▶ [Set problem]: Reproduce exactly the lines below from the one containing "cad_parts[node].hide_render = cad_parts[node].hide_viewport" through the one containing "obj.parent = None", including both, and nothing else.
▬▬▬
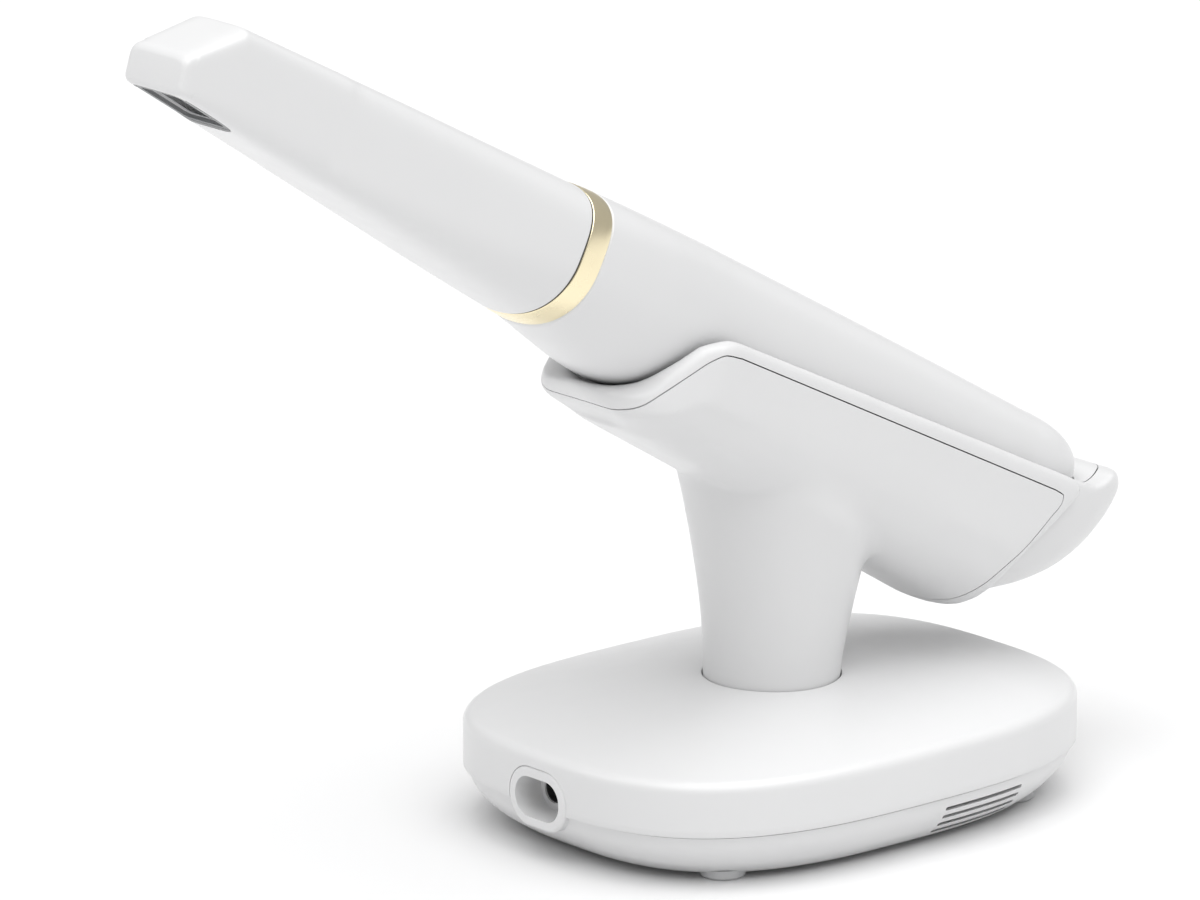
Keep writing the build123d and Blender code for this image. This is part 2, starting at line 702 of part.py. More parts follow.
# ---------------------------------------------------------------- base
def base_loft(sections, inset=0.0, mode=Mode.ADD):
    """Loft through scaled base outlines at (height, scale)."""
    faces = []
    for height, scale in sections:
        with BuildSketch(Plane.XY.offset(height)) as section:
            base_outline(scale, inset)
        faces.append(section.sketch)
    loft(faces, mode=mode)


def upright_pegs(places, radius, bottom, top, mode=Mode.ADD):
    """Upright round pegs at (x, y) places."""
    with BuildSketch(Plane.XY.offset(bottom)) as face:
        with Locations(*places):
            Circle(radius)
    extrude(face.sketch, amount=top - bottom, mode=mode)


def port_block(width, height, start, end, mode=Mode.ADD):
    """Stadium-ended block along X at the power inlet."""
    with BuildSketch(Plane(origin=(start, 0, PORT_Z), x_dir=(0, 1, 0), z_dir=(1, 0, 0))) as face:
        RectangleRounded(width, height, height / 2 - 0.2)
    extrude(face.sketch, amount=end - start, mode=mode)


DOME_SCALES = (1.0, 0.9, 0.75, 0.58, 0.4, 0.2)
DOME = [(WALL_TOP_Z + DOME_RISE * (1 - scale ** 2), scale) for scale in DOME_SCALES]
BOTTOM_SHELL = [(SEAM_Z - 0.3, 0.985), (9.0, 0.97), (5.0, 0.92), (FLOOR_SKIN_Z, BOTTOM_SCALE)]
BEZEL_MARGIN = 2.3
BEZEL_FRONT = -67.0
BEZEL_BACK = BEZEL_FRONT + PORT_DEPTH + 2.0
BEZEL_WIDTH = PORT_WIDTH + 2 * BEZEL_MARGIN
BEZEL_HEIGHT = PORT_HEIGHT + 2 * BEZEL_MARGIN
FIT_GAP = 0.1                    # play of a piece in its seat, both sides together
JACK_Y = 3.0
JACK_RADIUS = 3.1
JACK_BORE = 2.75
JACK_BODY = 9.0
JACK_LENGTH = 12.0
JACK_NOSE = 1.6
JACK_PIN_RADIUS = 1.0
JACK_PIN_ROOT = 8.0              # where the pin meets the jack's back wall
BALLAST_TOP = 9.0
BAFFLE_Y = -38.4

with BuildPart() as base_top_shell:
    with BuildSketch(Plane.XY.offset(SEAM_Z)) as wall_face:
        base_outline(1.0)
    extrude(wall_face.sketch, amount=WALL_TOP_Z - SEAM_Z)
    base_loft(DOME)
    base_loft([(z - BASE_SKIN, scale) for z, scale in DOME], BASE_SKIN, Mode.SUBTRACT)
    with BuildSketch(Plane.XY.offset(SEAM_Z)) as hollow_face:
        base_outline(1.0, BASE_SKIN)
    extrude(hollow_face.sketch, amount=WALL_TOP_Z - SEAM_Z - BASE_SKIN, mode=Mode.SUBTRACT)
    upright_pegs(FOOT_PLACES, 4.0, SEAM_Z, WALL_TOP_Z)
    upright_pegs(FOOT_PLACES, 1.3, SEAM_Z - 1, WALL_TOP_Z - 3, Mode.SUBTRACT)
    upright_pegs([(0, 0)], NECK_SECTIONS[0][2] + NECK_GAP, 20, 40, Mode.SUBTRACT)
    port_block(BEZEL_WIDTH, BEZEL_HEIGHT, -70, -50, Mode.SUBTRACT)
finish(base_top_shell, "base_top_shell")

with BuildPart() as base_bottom_shell:
    base_loft(BOTTOM_SHELL)
    hollow = [(SEAM_Z, 0.985), (9.0, 0.97), (5.0, 0.92), (FLOOR_SKIN_Z + 2.2, 0.87)]
    base_loft(hollow, BASE_SKIN, Mode.SUBTRACT)
    upright_pegs(FOOT_PLACES, 4.0, FLOOR_SKIN_Z + 1, SEAM_Z - 0.3)
    upright_pegs(FOOT_PLACES, FOOT_RADIUS + 0.1, FLOOR_SKIN_Z - 1, FLOOR_SKIN_Z + 1.0, Mode.SUBTRACT)
    upright_pegs(FOOT_PLACES, 2.7, FLOOR_SKIN_Z, 4.5, Mode.SUBTRACT)
    upright_pegs(FOOT_PLACES, 1.6, FLOOR_SKIN_Z, SEAM_Z, Mode.SUBTRACT)
    for i in range(VENT_COUNT):
        height = VENT_FIRST_Z - i * VENT_PITCH
        with BuildSketch(Plane.XY.offset(height - VENT_HEIGHT / 2)) as slot:
            with Locations((VENT_X, -46)):
                Rectangle(VENT_LENGTH, 14)
        extrude(slot.sketch, amount=VENT_HEIGHT, mode=Mode.SUBTRACT)
    port_block(BEZEL_WIDTH, BEZEL_HEIGHT, -70, -50, Mode.SUBTRACT)
finish(base_bottom_shell, "base_bottom_shell")

def jack_rod(radius, start, end, mode=Mode.ADD):
    """Round block along X at the power jack."""
    with BuildSketch(Plane(origin=(start, 0, PORT_Z), x_dir=(0, 1, 0), z_dir=(1, 0, 0))) as face:
        with Locations((JACK_Y, 0)):
            Circle(radius)
    extrude(face.sketch, amount=end - start, mode=mode)


with BuildPart() as port_bezel:
    port_block(BEZEL_WIDTH - FIT_GAP, BEZEL_HEIGHT - FIT_GAP, BEZEL_FRONT, BEZEL_BACK)
    rim_edges = port_bezel.edges().group_by(Axis.X)[0]
    fillet(rim_edges, radius=0.8)
    port_block(PORT_WIDTH, PORT_HEIGHT, BEZEL_FRONT - 1, BEZEL_FRONT + PORT_DEPTH, Mode.SUBTRACT)
    jack_rod(JACK_RADIUS, BEZEL_FRONT, BEZEL_BACK + 1, Mode.SUBTRACT)
finish(port_bezel, "port_bezel")

with BuildPart() as power_jack:
    with BuildSketch(Plane(origin=(BEZEL_BACK, 0, PORT_Z), x_dir=(0, 1, 0), z_dir=(1, 0, 0))) as body_face:
        with Locations((JACK_Y, 0)):
            Rectangle(JACK_BODY, JACK_BODY)
    extrude(body_face.sketch, amount=JACK_LENGTH)
    jack_rod(JACK_RADIUS - FIT_GAP / 2, BEZEL_BACK - JACK_NOSE, BEZEL_BACK)
    jack_rod(JACK_BORE, BEZEL_BACK - JACK_NOSE, BEZEL_BACK + JACK_PIN_ROOT, Mode.SUBTRACT)
finish(power_jack, "power_jack")

with BuildPart() as jack_pin:
    jack_rod(JACK_PIN_RADIUS, BEZEL_BACK - 0.5, BEZEL_BACK + JACK_PIN_ROOT)
finish(jack_pin, "jack_pin")

with BuildPart() as rubber_feet:
    upright_pegs(FOOT_PLACES, FOOT_RADIUS, 0.0, FLOOR_SKIN_Z + 1.0)
    chamfer(rubber_feet.edges().group_by(Axis.Z)[0], length=0.5)
finish(rubber_feet, "rubber_feet")

with BuildPart() as base_screws:
    upright_pegs(FOOT_PLACES, 2.5, FLOOR_SKIN_Z + 1.1, 4.5)
    upright_pegs(FOOT_PLACES, 1.25, 4.5, 19.0)
finish(base_screws, "base_screws")

with BuildPart() as ballast_plate:
    with BuildSketch(Plane.XY.offset(FLOOR_SKIN_Z + 2.2)):
        Rectangle(64, 76)
        Rectangle(88, 46)
    extrude(amount=BALLAST_TOP - FLOOR_SKIN_Z - 2.2)
finish(ballast_plate, "ballast_plate")

with BuildPart() as dock_board:
    with BuildSketch(Plane.XY.offset(11.0)):
        Rectangle(56, 44)
    extrude(amount=1.6)
    for x, y, length, width, height in ((-16, 8, 12, 12, 2.0), (10, -10, 16, 10, 2.4), (18, 12, 8, 8, 5.0)):
        with BuildSketch(Plane.XY.offset(12.6)) as chip:
            with Locations((x, y)):
                Rectangle(length, width)
        extrude(chip.sketch, amount=height)
finish(dock_board, "dock_board")

with BuildPart() as board_posts:
    upright_pegs([(-24, -18), (-24, 18), (24, -18), (24, 18)], 2.4, BALLAST_TOP, 11.0)
finish(board_posts, "board_posts")

with BuildPart() as vent_baffle:
    with BuildSketch(Plane.XY.offset(FLOOR_SKIN_Z + 2.2)):
        with Locations((VENT_X, BAFFLE_Y)):
            Rectangle(VENT_LENGTH + 4, 0.8)
    extrude(amount=8.0)
finish(vent_baffle, "vent_baffle")

with BuildPart() as neck_flange:
    upright_pegs([(0, 0)], 22.0, 21.4, 24.0)
    upright_pegs([(0, 0)], 5.0, 20.0, 25.0, Mode.SUBTRACT)
    upright_pegs([(-NECK_BOSS_X, 0), (NECK_BOSS_X, 0)], 1.6, 20.0, 25.0, Mode.SUBTRACT)
finish(neck_flange, "neck_flange")

with BuildPart() as neck_screws:
    upright_pegs([(-NECK_BOSS_X, 0), (NECK_BOSS_X, 0)], 2.7, 19.6, 21.4)
    upright_pegs([(-NECK_BOSS_X, 0), (NECK_BOSS_X, 0)], 1.2, 21.4, 36.0)
finish(neck_screws, "neck_screws")

LEAD_RADIUS = 1.4
LEAD_ROUTE = [(0, 0, 19.0), (0, 0, 68.5), (16.0, 0, 64.0), tuple(tilted(129.2, 0, -20.8))]
with BuildPart() as charge_lead:
    with BuildLine() as lead_line:
        FilletPolyline(*LEAD_ROUTE, radius=5.0)
    with BuildSketch(Plane.XY.offset(LEAD_ROUTE[0][2])) as lead_face:
        Circle(LEAD_RADIUS)
    sweep(lead_face.sketch, path=lead_line.line)
finish(charge_lead, "charge_lead")
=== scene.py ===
"""Intraoral scanner resting in its charging stand: looks, light and camera.

Sizes are in millimetres in the tables below and turn into metres where meshes are made.  The
scanner and its cradle share a tilted frame: along the handle towards its tail, across (Y), and
up, square to the handle's top.
"""
import json
from math import cos, hypot, pi, radians, sin, tau

import bmesh
import bpy
import numpy as np
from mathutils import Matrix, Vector


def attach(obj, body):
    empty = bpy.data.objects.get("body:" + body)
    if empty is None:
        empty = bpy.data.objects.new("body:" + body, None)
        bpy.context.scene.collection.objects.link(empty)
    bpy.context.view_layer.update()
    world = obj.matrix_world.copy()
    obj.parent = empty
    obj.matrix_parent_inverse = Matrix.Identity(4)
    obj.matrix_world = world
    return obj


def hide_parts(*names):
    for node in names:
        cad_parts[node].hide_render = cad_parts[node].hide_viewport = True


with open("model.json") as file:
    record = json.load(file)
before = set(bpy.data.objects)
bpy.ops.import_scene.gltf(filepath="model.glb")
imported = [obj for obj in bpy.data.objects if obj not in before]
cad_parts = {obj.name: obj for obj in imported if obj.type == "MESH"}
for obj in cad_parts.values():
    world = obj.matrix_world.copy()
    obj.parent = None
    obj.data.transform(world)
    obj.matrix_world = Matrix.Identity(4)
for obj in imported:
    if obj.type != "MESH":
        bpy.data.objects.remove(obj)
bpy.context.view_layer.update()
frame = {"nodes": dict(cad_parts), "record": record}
nodes = frame["nodes"]

MM = 0.001

# ---------------------------------------------------------------- places and sizes
TILT = radians(28.0)
RING_CENTRE = np.array([-70.7, 0.0, 137.5])
AXIS = np.array([cos(TILT), 0.0, -sin(TILT)])
ACROSS = np.array([0.0, 1.0, 0.0])
UP = np.array([sin(TILT), 0.0, cos(TILT)])

AROUND = 144                     # points round a scanner section
SIDE_REACH = 60.0                # half width of a cut right across the object
SHARP_ANGLE = radians(32.0)      # edges over this are shaded sharp
TOP_POWER, BOTTOM_POWER, TIP_END_POWER = 3.3, 2.15, 6.0
TIP_WALL = 1.5
SHELL_WALL = 1.8

# (along, half width, top, bottom)
TIP_SECTIONS = np.array([
    (-116.0, 9.2, 15.3, -2.7),
    (-86.0, 11.3, 15.4, -5.8),
    (-55.0, 14.0, 15.4, -9.0),
    (-23.0, 16.9, 15.3, -12.7),
    (-0.5, 19.0, 15.3, -15.3),
])
RAMP_TOP = (-98.6, 15.4)
RAMP_FOOT = (-111.1, 4.8)
END_LEAN = -0.194                # forward lean of the end face, along per up
END_UP = 4.0                     # level that the leaning sections turn about
LEAN_START, LEAN_SPAN = -92.0, 12.0
POWER_SPAN = 105.0               # length over which the section squares up
TIP_END = -110.94                # of the middle of the leaning end face
EDGE_ROUND = 1.3
RAMP_SOFTNESS = 0.15
TIP_BORE_END = -108.0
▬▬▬
▶ [Task response]:
        cad_parts[node].hide_render = cad_parts[node].hide_viewport = True


with open("model.json") as file:
    record = json.load(file)
before = set(bpy.data.objects)
bpy.ops.import_scene.gltf(filepath="model.glb")
imported = [obj for obj in bpy.data.objects if obj not in before]
cad_parts = {obj.name: obj for obj in imported if obj.type == "MESH"}
for obj in cad_parts.values():
    world = obj.matrix_world.copy()
    obj.parent = None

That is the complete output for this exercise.